Recorded information
^^^^^^^^^^^^^^^^

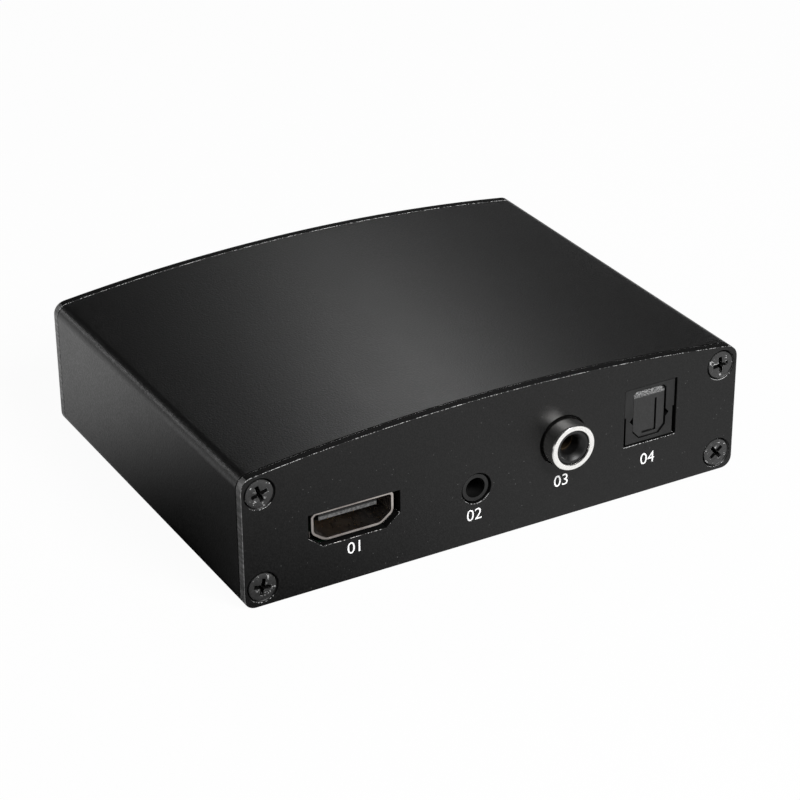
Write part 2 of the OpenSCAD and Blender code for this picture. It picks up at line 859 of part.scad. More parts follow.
// Optical socket
optical_low_z = optical_z - optical_face_h / 2;
optical_high_z = optical_z + optical_face_h / 2;
mouth_low_z = optical_z - optical_mouth_h / 2;
mouth_high_z = optical_z + optical_mouth_h / 2;
optical_back_y = optical_recess + optical_depth;
plug_axis_z = optical_z - plug_axis_drop;
hinge_z = mouth_high_z - hinge_r - shutter_gap;
hinge_y = optical_recess + shutter_recess + hinge_r;
// The plug's space is as deep as the open flap needs
shutter_reach = norm([hinge_r, hinge_z - mouth_low_z - shutter_gap]);
cavity_back_y = hinge_y + shutter_reach + sweep_gap;
emitter_y = cavity_back_y + optical_back_t;
emitter_lead_y = optical_back_y - emitter_lead_w;
emitter_lead_places = [[-emitter_lead_pitch, emitter_lead_y], [0, emitter_lead_y],
    [emitter_lead_pitch, emitter_lead_y]];

module optical_cut() {
    width = optical_body_w + 2 * optical_cut_gap;
    block([-width / 2, -overrun, optical_low_z - optical_cut_gap],
        [width / 2, plate_t + overrun, optical_high_z + optical_cut_gap]);
}

// Outline of the plug opening, drawn in by the inset, with or without the latch notches
module optical_mouth(inset) {
    half = optical_mouth_w / 2 - inset;
    low = mouth_low_z + inset;
    high = mouth_high_z - inset;
    polygon([[-half, low + optical_chamfer_h], [optical_chamfer_w - half, low],
        [half - optical_chamfer_w, low], [half, low + optical_chamfer_h],
        [half, high - optical_top_r], [half - optical_top_r, high],
        [optical_top_r - half, high], [-half, high - optical_top_r]]);
}

module latch_notches() {
    half = optical_mouth_w / 2;
    z = optical_z - notch_drop;
    for (side = [0, 1]) mirror([side, 0]) polygon([[half - notch_w, z - notch_h / 2],
        [half, z - notch_h / 2], [half + notch_w, z], [half, z + notch_h / 2],
        [half - notch_w, z + notch_h / 2]]);
}

module emitter_lead_slots() {
    for (p = emitter_lead_places) tab_slot(p[0], p[1], emitter_lead_w, emitter_lead_w);
}

module optical_housing() {
    half = optical_body_w / 2;
    cavity_half = half - optical_wall_t;
    pocket_half_w = emitter_w / 2 + fit_gap;
    at_output(optical_x) color(black_plastic) difference() {
        union() {
            slab(optical_recess, optical_depth) polygon([
                [optical_step_w - half, optical_low_z], [half - optical_step_w, optical_low_z],
                [half - optical_step_w, optical_z], [half, optical_z], [half, optical_high_z],
                [-half, optical_high_z], [-half, optical_z],
                [optical_step_w - half, optical_z]]);
            block([-half, optical_foot_setback, board_top_z],
                [half, optical_back_y, optical_z]);
        }
        slab(optical_recess - overrun, optical_front_t + 2 * overrun) {
            optical_mouth(0);
            latch_notches();
        }
        block([-cavity_half, optical_recess + optical_front_t, mouth_low_z],
            [cavity_half, cavity_back_y, mouth_high_z]);
        rod(0, cavity_back_y - overrun, plug_axis_z, optical_back_t + 2 * overrun, guide_bore_r);
        block([-pocket_half_w, emitter_y, board_top_z - overrun],
            [pocket_half_w, optical_back_y + overrun,
                plug_axis_z + emitter_h / 2 + fit_gap]);
        rod_x(hinge_pin_half, hinge_pin_r + fit_gap);
        block([spring_start_x - leg_slot_w / 2, hinge_y + spring_coil_r - leg_slot_w / 2,
                mouth_high_z - overrun],
            [spring_start_x + leg_slot_w / 2, hinge_y + spring_coil_r + leg_slot_w / 2,
                mouth_high_z + leg_slot_depth]);
    }
}

// A round bar along X on the hinge's axis
module rod_x(half_len, r) {
    translate([-half_len, hinge_y, hinge_z]) rotate([0, 90, 0]) cylinder(h = 2 * half_len, r = r);
}

hinge_pin_half = optical_mouth_w / 2 + hinge_pin_seat;
pocket_end_x = spring_pocket_x + spring_pocket_len;

// Spring-loaded flap that closes the opening; its top is rolled round the hinge pin
module optical_shutter() {
    half = optical_mouth_w / 2 - shutter_gap;
    face_y = hinge_y - hinge_r;
    groove_low = mouth_low_z + groove_rise;
    groove_high = mouth_high_z - groove_drop;
    at_output(optical_x) color(black_plastic) difference() {
        union() {
            difference() {
                slab(face_y, shutter_t) optical_mouth(shutter_gap);
                block([-half - overrun, face_y - overrun, hinge_z],
                    [half + overrun, face_y + shutter_t + overrun, mouth_high_z + overrun]);
            }
            rod_x(half - optical_top_r, hinge_r);
            for (side = [-1, 1]) translate([side * (half - optical_top_r), hinge_y, hinge_z])
                rotate([0, side * 90, 0])
                    cylinder(h = optical_top_r, r1 = hinge_r, r2 = hinge_r - optical_top_r);
        }
        rod_x(half + overrun, hinge_pin_r + fit_gap);
        block([groove_x, face_y - overrun, groove_low],
            [groove_x + groove_w, face_y + groove_depth, groove_high]);
        block([groove_x - groove_reach, face_y - overrun, groove_low],
            [groove_x + groove_w, face_y + groove_depth, groove_low + groove_w]);
        translate([spring_pocket_x, hinge_y, hinge_z]) rotate([0, 90, 0])
            cylinder(h = spring_pocket_len, r = spring_pocket_r);
        block([spring_pocket_x, hinge_y, hinge_z - spring_pocket_r],
            [pocket_end_x, hinge_y + hinge_r + overrun, hinge_z + hinge_r + overrun]);
        block([spring_pocket_x, hinge_y - spring_wire_r - fit_gap,
                hinge_z - spring_leg_len - hinge_r],
            [pocket_end_x, hinge_y + hinge_r + overrun, hinge_z]);
    }
}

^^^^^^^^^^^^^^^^

Exercise brief
Write down every line of the data exactly as it appears above.

Answer in full
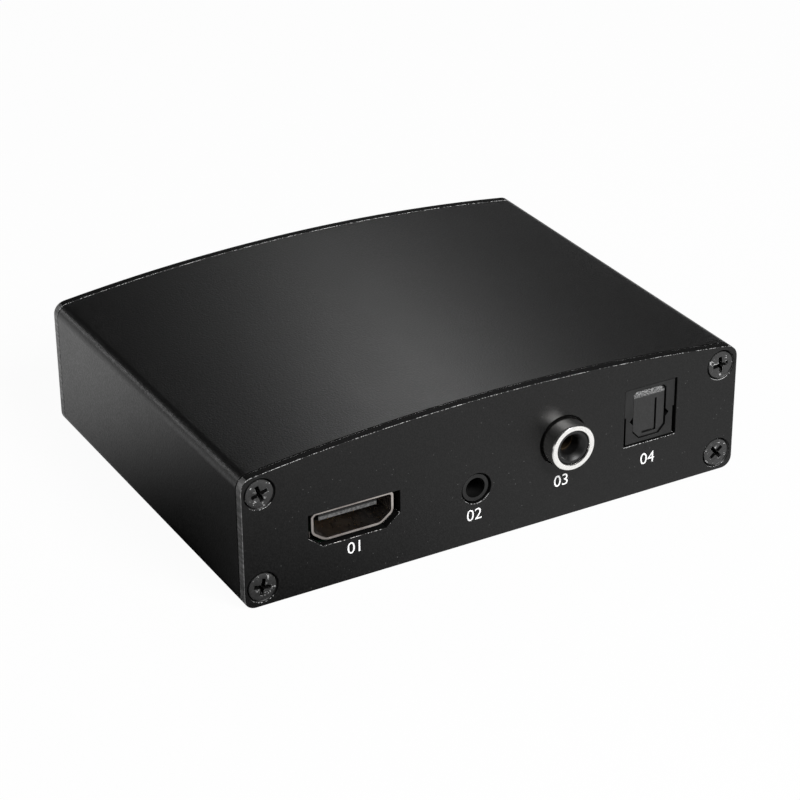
Write part 2 of the OpenSCAD and Blender code for this picture. It picks up at line 859 of part.scad. More parts follow.
// Optical socket
optical_low_z = optical_z - optical_face_h / 2;
optical_high_z = optical_z + optical_face_h / 2;
mouth_low_z = optical_z - optical_mouth_h / 2;
mouth_high_z = optical_z + optical_mouth_h / 2;
optical_back_y = optical_recess + optical_depth;
plug_axis_z = optical_z - plug_axis_drop;
hinge_z = mouth_high_z - hinge_r - shutter_gap;
hinge_y = optical_recess + shutter_recess + hinge_r;
// The plug's space is as deep as the open flap needs
shutter_reach = norm([hinge_r, hinge_z - mouth_low_z - shutter_gap]);
cavity_back_y = hinge_y + shutter_reach + sweep_gap;
emitter_y = cavity_back_y + optical_back_t;
emitter_lead_y = optical_back_y - emitter_lead_w;
emitter_lead_places = [[-emitter_lead_pitch, emitter_lead_y], [0, emitter_lead_y],
    [emitter_lead_pitch, emitter_lead_y]];

module optical_cut() {
    width = optical_body_w + 2 * optical_cut_gap;
    block([-width / 2, -overrun, optical_low_z - optical_cut_gap],
        [width / 2, plate_t + overrun, optical_high_z + optical_cut_gap]);
}

// Outline of the plug opening, drawn in by the inset, with or without the latch notches
module optical_mouth(inset) {
    half = optical_mouth_w / 2 - inset;
    low = mouth_low_z + inset;
    high = mouth_high_z - inset;
    polygon([[-half, low + optical_chamfer_h], [optical_chamfer_w - half, low],
        [half - optical_chamfer_w, low], [half, low + optical_chamfer_h],
        [half, high - optical_top_r], [half - optical_top_r, high],
        [optical_top_r - half, high], [-half, high - optical_top_r]]);
}

module latch_notches() {
    half = optical_mouth_w / 2;
    z = optical_z - notch_drop;
    for (side = [0, 1]) mirror([side, 0]) polygon([[half - notch_w, z - notch_h / 2],
        [half, z - notch_h / 2], [half + notch_w, z], [half, z + notch_h / 2],
        [half - notch_w, z + notch_h / 2]]);
}

module emitter_lead_slots() {
    for (p = emitter_lead_places) tab_slot(p[0], p[1], emitter_lead_w, emitter_lead_w);
}

module optical_housing() {
    half = optical_body_w / 2;
    cavity_half = half - optical_wall_t;
    pocket_half_w = emitter_w / 2 + fit_gap;
    at_output(optical_x) color(black_plastic) difference() {
        union() {
            slab(optical_recess, optical_depth) polygon([
                [optical_step_w - half, optical_low_z], [half - optical_step_w, optical_low_z],
                [half - optical_step_w, optical_z], [half, optical_z], [half, optical_high_z],
                [-half, optical_high_z], [-half, optical_z],
                [optical_step_w - half, optical_z]]);
            block([-half, optical_foot_setback, board_top_z],
                [half, optical_back_y, optical_z]);
        }
        slab(optical_recess - overrun, optical_front_t + 2 * overrun) {
            optical_mouth(0);
            latch_notches();
        }
        block([-cavity_half, optical_recess + optical_front_t, mouth_low_z],
            [cavity_half, cavity_back_y, mouth_high_z]);
        rod(0, cavity_back_y - overrun, plug_axis_z, optical_back_t + 2 * overrun, guide_bore_r);
        block([-pocket_half_w, emitter_y, board_top_z - overrun],
            [pocket_half_w, optical_back_y + overrun,
                plug_axis_z + emitter_h / 2 + fit_gap]);
        rod_x(hinge_pin_half, hinge_pin_r + fit_gap);
        block([spring_start_x - leg_slot_w / 2, hinge_y + spring_coil_r - leg_slot_w / 2,
                mouth_high_z - overrun],
            [spring_start_x + leg_slot_w / 2, hinge_y + spring_coil_r + leg_slot_w / 2,
                mouth_high_z + leg_slot_depth]);
    }
}

// A round bar along X on the hinge's axis
module rod_x(half_len, r) {
    translate([-half_len, hinge_y, hinge_z]) rotate([0, 90, 0]) cylinder(h = 2 * half_len, r = r);
}

hinge_pin_half = optical_mouth_w / 2 + hinge_pin_seat;
pocket_end_x = spring_pocket_x + spring_pocket_len;

// Spring-loaded flap that closes the opening; its top is rolled round the hinge pin
module optical_shutter() {
    half = optical_mouth_w / 2 - shutter_gap;
    face_y = hinge_y - hinge_r;
    groove_low = mouth_low_z + groove_rise;
    groove_high = mouth_high_z - groove_drop;
    at_output(optical_x) color(black_plastic) difference() {
        union() {
            difference() {
                slab(face_y, shutter_t) optical_mouth(shutter_gap);
                block([-half - overrun, face_y - overrun, hinge_z],
                    [half + overrun, face_y + shutter_t + overrun, mouth_high_z + overrun]);
            }
            rod_x(half - optical_top_r, hinge_r);
            for (side = [-1, 1]) translate([side * (half - optical_top_r), hinge_y, hinge_z])
                rotate([0, side * 90, 0])
                    cylinder(h = optical_top_r, r1 = hinge_r, r2 = hinge_r - optical_top_r);
        }
        rod_x(half + overrun, hinge_pin_r + fit_gap);
        block([groove_x, face_y - overrun, groove_low],
            [groove_x + groove_w, face_y + groove_depth, groove_high]);
        block([groove_x - groove_reach, face_y - overrun, groove_low],
            [groove_x + groove_w, face_y + groove_depth, groove_low + groove_w]);
        translate([spring_pocket_x, hinge_y, hinge_z]) rotate([0, 90, 0])
            cylinder(h = spring_pocket_len, r = spring_pocket_r);
        block([spring_pocket_x, hinge_y, hinge_z - spring_pocket_r],
            [pocket_end_x, hinge_y + hinge_r + overrun, hinge_z + hinge_r + overrun]);
        block([spring_pocket_x, hinge_y - spring_wire_r - fit_gap,
                hinge_z - spring_leg_len - hinge_r],
            [pocket_end_x, hinge_y + hinge_r + overrun, hinge_z]);
    }
}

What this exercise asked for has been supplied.